- _What you need to do_
Go through the listing below and gather every line with the word "scene".
....................
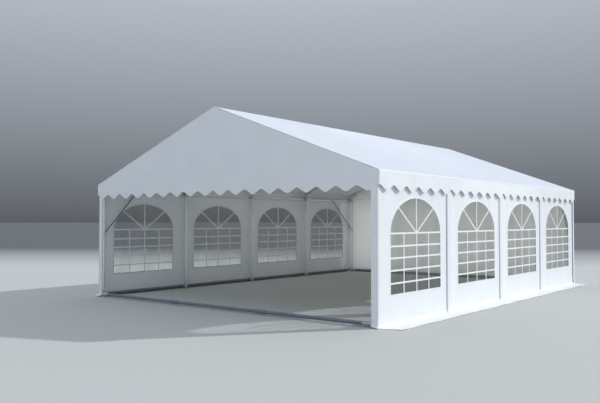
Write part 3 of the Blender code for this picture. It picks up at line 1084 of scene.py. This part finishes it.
print("turned shapes ready")

# %% [markdown]
# A post is a zinc tube in a welded foot and under a welded head. The head's three sleeves
# take the post, the rafter and the eave rail, and the foot's sleeves take the bars on the
# ground. Tube and fittings are separate pieces because they have different finishes. The
# left-hand posts are the same ones, turned half round.

# %% Posts
uphill = Vector((-cos(slope), 0.0, sin(slope)))
sleeve_length, socket_length, plate_side = 0.12, 0.17, 0.14
socket_stop, bolt_place, knuckle = 0.0403, 0.13, 0.032
plate_height, head_drop, weld_place, head_bolt, foot_bolt = 0.008, 0.0414, 0.034, 0.018, 0.095


def reach(inward, length):
    """Y range of a sleeve on a frame at y = 0: centred, or from an end face inwards."""
    if inward == 0:
        return -length / 2, length / 2
    outer = -inward * (FITTING - 0.002)
    return sorted((outer, outer + inward * length))


def both_sides(inward):
    """Side, which way inward is for the mesh, and whether it is turned half round."""
    return ("right", inward, False), ("left", -inward, True)


def post_fittings(inward):
    form = bmesh.new()
    low, high = reach(inward, sleeve_length)
    knee = Vector((post_x, 0, knee_z))
    plate(form, (post_x, sum(reach(inward, plate_side)) / 2, plate_height / 2), plate_side,
          plate_height)
    sleeve(form, (post_x, 0, 0.006), (post_x, 0, sleeve_length))
    bead(form, (post_x, 0, 0.0085), (0, 0, 1))
    sleeve(form, (post_x, 0, rail_z - head_drop), knee)
    turn(form, knee - Vector((0, 0, knuckle)), (0, 0, 1),
         [(knuckle - knuckle * cos(pi * i / 10), knuckle * sin(pi * i / 10) if 0 < i < 10 else 0)
          for i in range(11)])
    sleeve(form, knee, knee + uphill * socket_length)
    bead(form, knee + uphill * weld_place, uphill)
    for z in (rail_z, bar_z):
        sleeve(form, (rail_x, low, z), (rail_x, high, z))
    for z in (rail_z - head_bolt, foot_bolt):
        bolt(form, (post_x - FITTING, 0, z), (-1, 0, 0))
    side = Vector((-sin(slope), 0, -cos(slope)))
    bolt(form, knee + uphill * bolt_place + side * FITTING, side)
    if inward:
        mouth = post_x - FITTING - sleeve_length
        sleeve(form, (post_x - 0.02, 0, bar_z), (mouth, 0, bar_z))
        bead(form, (post_x - FITTING - 0.002, 0, bar_z), (-1, 0, 0))
        bolt(form, (mouth + 0.03, 0, bar_z + FITTING), (0, 0, 1))
    return finished(form, "post_fittings")


form = bmesh.new()
tube(form, (post_x, 0, 0.01), (post_x, 0, rail_z + 0.06))
plain_tube = finished(form, "post_tube")
post_meshes = {inward: post_fittings(inward) for inward in (1, 0, -1)}
ways_inward = (1, 0, 0, 0, -1)
for k, (y, inward) in enumerate(zip(frame_lines, ways_inward), 1):
    for side, aim, turned in both_sides(inward):
        node = f"post_{side}_{k}"
        set_down(node + "_fittings", post_meshes[aim], fitting_zinc, y, turned, node)
        set_down(node + "_tube", plain_tube, zinc_tube, y, turned, node)
print("posts:", 2 * len(frame_lines))

# %% [markdown]
# Each pair of rafters meets in a ridge fitting, a sleeve along the tent with a socket down
# each slope. The ridge rail runs through all five of them.


# %% Rafters
def rafter_meshes(inward):
    top = Vector((0.0, 0.0, ridge_axis))
    low, high = reach(inward, sleeve_length)
    fittings, tubes = bmesh.new(), bmesh.new()
    sleeve(fittings, (0, low, ridge_axis), (0, high, ridge_axis))
    for side in (1, -1):
        down = Vector((side * cos(slope), 0.0, -sin(slope)))
        under = Vector((-side * sin(slope), 0, -cos(slope)))
        sleeve(fittings, top + down * 0.02, top + down * socket_length)
        bead(fittings, top + down * 0.033, down)
        bolt(fittings, top + down * bolt_place + under * FITTING, under)
        knee = Vector((side * post_x, 0.0, knee_z))
        tube(tubes, top + down * 0.04, knee - down * socket_stop)
    return finished(fittings, "ridge_fitting"), finished(tubes, "rafter_tubes")


for k, (y, inward) in enumerate(zip(frame_lines, ways_inward), 1):
    fittings, tubes = rafter_meshes(inward)
    node = f"rafter_pair_{k}"
    set_down(node + "_fitting", fittings, fitting_zinc, y, False, node)
    set_down(node + "_tubes", tubes, zinc_tube, y, False, node)
print("rafter pairs:", len(frame_lines))

# %% [markdown]
# The rails and the bars on the ground are plain lengths of tube. The bars that cross the
# gables come in three lengths, joined by sleeves with a bolt on each side of the joint.

# %% Rails and ground bars
run_low, run_high = (corner.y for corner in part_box("ridge_rail"))
bar_end, joint_x, joint_gap, coupling = post_x - socket_stop, 0.95, 0.0015, 0.029
coupling_reach, coupling_bolt = 0.0935, 0.06
rails = (("ridge_rail", 0.0, ridge_axis), ("eave_rail_right", rail_x, rail_z),
         ("eave_rail_left", -rail_x, rail_z), ("ground_bar_right", rail_x, bar_z),
         ("ground_bar_left", -rail_x, bar_z))
runs = [(node, (x, run_low, z), (x, run_high, z)) for node, x, z in rails]
runs += [(node, (-bar_end, y, bar_z), (bar_end, y, bar_z))
         for node, y in (("ground_bar_front", frame_lines[0]),
                         ("ground_bar_back", frame_lines[-1]))]
for node, start, end in runs:
    form = bmesh.new()
    tube(form, start, end)
    on_ground = node.startswith("ground")
    add_piece(node + "_tube", finished(form, node), ground_tube if on_ground else zinc_tube,
              "ground_bar_steel" if on_ground else "galvanised_steel", node)
    if start[1] != end[1]:
        continue
    form, y = bmesh.new(), start[1]
    for x in (-joint_x, joint_x):
        for aim in (-1, 1):
            sleeve(form, (x + aim * joint_gap, y, bar_z), (x + aim * coupling_reach, y, bar_z),
                   coupling)
            bolt(form, (x + aim * coupling_bolt, y, bar_z + coupling), (0, 0, 1))
    add_piece(node + "_couplings", finished(form, node), ground_tube, "ground_bar_steel")
print("rails and bars:", len(runs))

# %% [markdown]
# Thin knee braces stiffen the corners: a tube from a clamp on the post to a clamp on the
# eave rail, each clamp drawn tight by a bolt.

# %% Knee braces
brace_reach, brace_radius, clamp_half = 0.78, 0.010, 0.025


def brace_meshes(inward):
    rod, clamps = bmesh.new(), bmesh.new()
    on_post = Vector((post_x, 0.0, rail_z - brace_reach))
    on_rail = Vector((rail_x, inward * brace_reach, rail_z))
    tube(rod, on_post, on_rail, brace_radius)
    up, along = Vector((0, 0, clamp_half)), Vector((0, clamp_half, 0))
    sleeve(clamps, on_post - up, on_post + up)
    sleeve(clamps, on_rail - along, on_rail + along)
    bolt(clamps, on_post + Vector((0, inward * FITTING, 0)), (0, inward, 0))
    bolt(clamps, on_rail + Vector((-FITTING, 0, 0)), (-1, 0, 0))
    return finished(rod, "brace_rod"), finished(clamps, "brace_clamps")


for end, y, inward in (("front", frame_lines[0], 1), ("back", frame_lines[-1], -1)):
    for side, aim, turned in both_sides(inward):
        node = f"knee_brace_{end}_{side}"
        rod, clamps = brace_meshes(aim)
        set_down(node + "_tube", rod, brace_steel, y, turned, node)
        set_down(node + "_clamps", clamps, fitting_zinc, y, turned)
print("knee braces: 4")

# %% [markdown]
# The studio is a pale floor, under a plain sky that is brighter in front of the tent than
# behind it, so that white cloth and white bars stand out. The floor's colour darkens only far
# behind the tent, seen from the camera: that darkening is painted shade on the floor.

# %% Floor and sky
far, studio_depth = 400.0, (-0.6, 0.8, 0.0)
floor_data = bpy.data.meshes.new("floor")
floor_data.from_pydata([(-far, -far, 0), (far, -far, 0), (far, far, 0), (-far, far, 0)], [],
                       [(0, 1, 2, 3)])
studio_floor = bpy.data.objects.new("studio_floor", floor_data)
bpy.context.scene.collection.objects.link(studio_floor)
floor = Finish("floor_paint")
# Painted shade: the floor's colour goes dark far behind the tent.
far_floor_shade = floor.ranged(floor.toward(floor.place(), studio_depth), 6.5, 20.0)
floor_data.materials.append(floor.shade({
    "Base Color": floor.mixed(far_floor_shade, paint(188, 190, 188), paint(92, 95, 98)),
    "Roughness": 0.9}))

world = bpy.data.worlds.new("studio")
bpy.context.scene.world = world
world.use_nodes = True
sky = Recipe(world.node_tree)
look = sky.add("TexCoord").outputs["Generated"]
toward_front = sky.toward(look, [-x for x in studio_depth])
height = sky.parts(look)[2]
light = sky.mixed(sky.ranged(height, 0.0, 0.4), (0.11, 0.12, 0.135, 1.0),
                  (0.56, 0.61, 0.68, 1.0))
light = sky.mixed(sky.ranged(toward_front, -0.8, 0.6), light, (0.45, 0.505, 0.565, 1.0))
light = sky.mixed(sky.ranged(height, 0.3, 0.9), light, (0.74, 0.80, 0.88, 1.0))
sky.fill(world.node_tree.nodes["Background"], {"Color": light, "Strength": 1.0})
bpy.context.scene.view_settings.view_transform = "Standard"
print("floor and sky ready")

# %% [markdown]
# One low sun, behind the tent and to its right, rakes along the side wall: it draws the
# scallops' shadows on the wall and the thin line at each lap. Four faint lamps inside stand
# for the daylight that white cloth lets through and the ground throws back: one under each
# slope, one over the ground and one in front of the back wall.


# %% Lamps
def add_light(name, kind, toward, strength, colour, place=(0, 0, 0), **settings):
    data = bpy.data.lights.new(name, kind)
    data.energy = strength
    data.color = colour
    for key, value in settings.items():
        setattr(data, key, value)
    light = bpy.data.objects.new(name, data)
    light.location = place
    light.rotation_euler = Vector(toward).to_track_quat("Z", "Y").to_euler()
    light.visible_camera = False
    light.visible_glossy = kind == "SUN"
    bpy.context.scene.collection.objects.link(light)


def add_glow(name, toward, watts, colour, place, width, length, spread=180):
    add_light(name, "AREA", toward, watts, colour, place, shape="RECTANGLE", size=width,
              size_y=length, spread=radians(spread))


add_light("low_sun", "SUN", (0.518, 0.699, 0.492), 2.5, (1.0, 0.985, 0.96), angle=radians(1.2))
through_cloth, off_wall = (1.0, 0.99, 0.84), (1.0, 0.98, 0.88)
mid_y, mid_z = (front + back) / 2, (eave_height + ridge_height) / 2
for side, aim in (("right", 1), ("left", -1)):
    square = Vector((aim * sin(slope), 0.0, cos(slope)))
    place = Vector((aim * half_width / 2, mid_y, mid_z)) - square * 0.02
    add_glow(f"roof_glow_{side}", square, 10.0, through_cloth, place, 3.1, 7.8)
add_glow("floor_glow", (0, 0, -1), 13.0, through_cloth, (0, mid_y, 0.2), 4.6, 7.0)
add_glow("wall_glow", (0, -1, 0), 10.8, off_wall, (-0.02, back - 0.45, 1.0), 5.82, 1.9, 140)

# %% [markdown]
# The camera is placed so that the tent's known corners fall where the photo shows them. It
# stands at chest height, well in front of the right-hand corner, with a normal lens, which is
# neither wide nor long.

# %% Camera
camera_data = bpy.data.cameras.new("camera")
camera_data.lens = 40.67
camera_data.sensor_width = 36.0
camera = bpy.data.objects.new("camera", camera_data)
camera.location = (7.573, -11.473, 1.369)
camera.rotation_euler = (pi / 2 + 0.0282, 0.0, 0.6749)
bpy.context.scene.collection.objects.link(camera)
bpy.context.scene.camera = camera
print("camera at", tuple(round(x, 2) for x in camera.location))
....................
- _Solution to the exercise_
Write part 3 of the Blender code for this picture. It picks up at line 1084 of scene.py. This part finishes it.
bpy.context.scene.collection.objects.link(studio_floor)
bpy.context.scene.world = world
bpy.context.scene.view_settings.view_transform = "Standard"
    bpy.context.scene.collection.objects.link(light)
bpy.context.scene.collection.objects.link(camera)
bpy.context.scene.camera = camera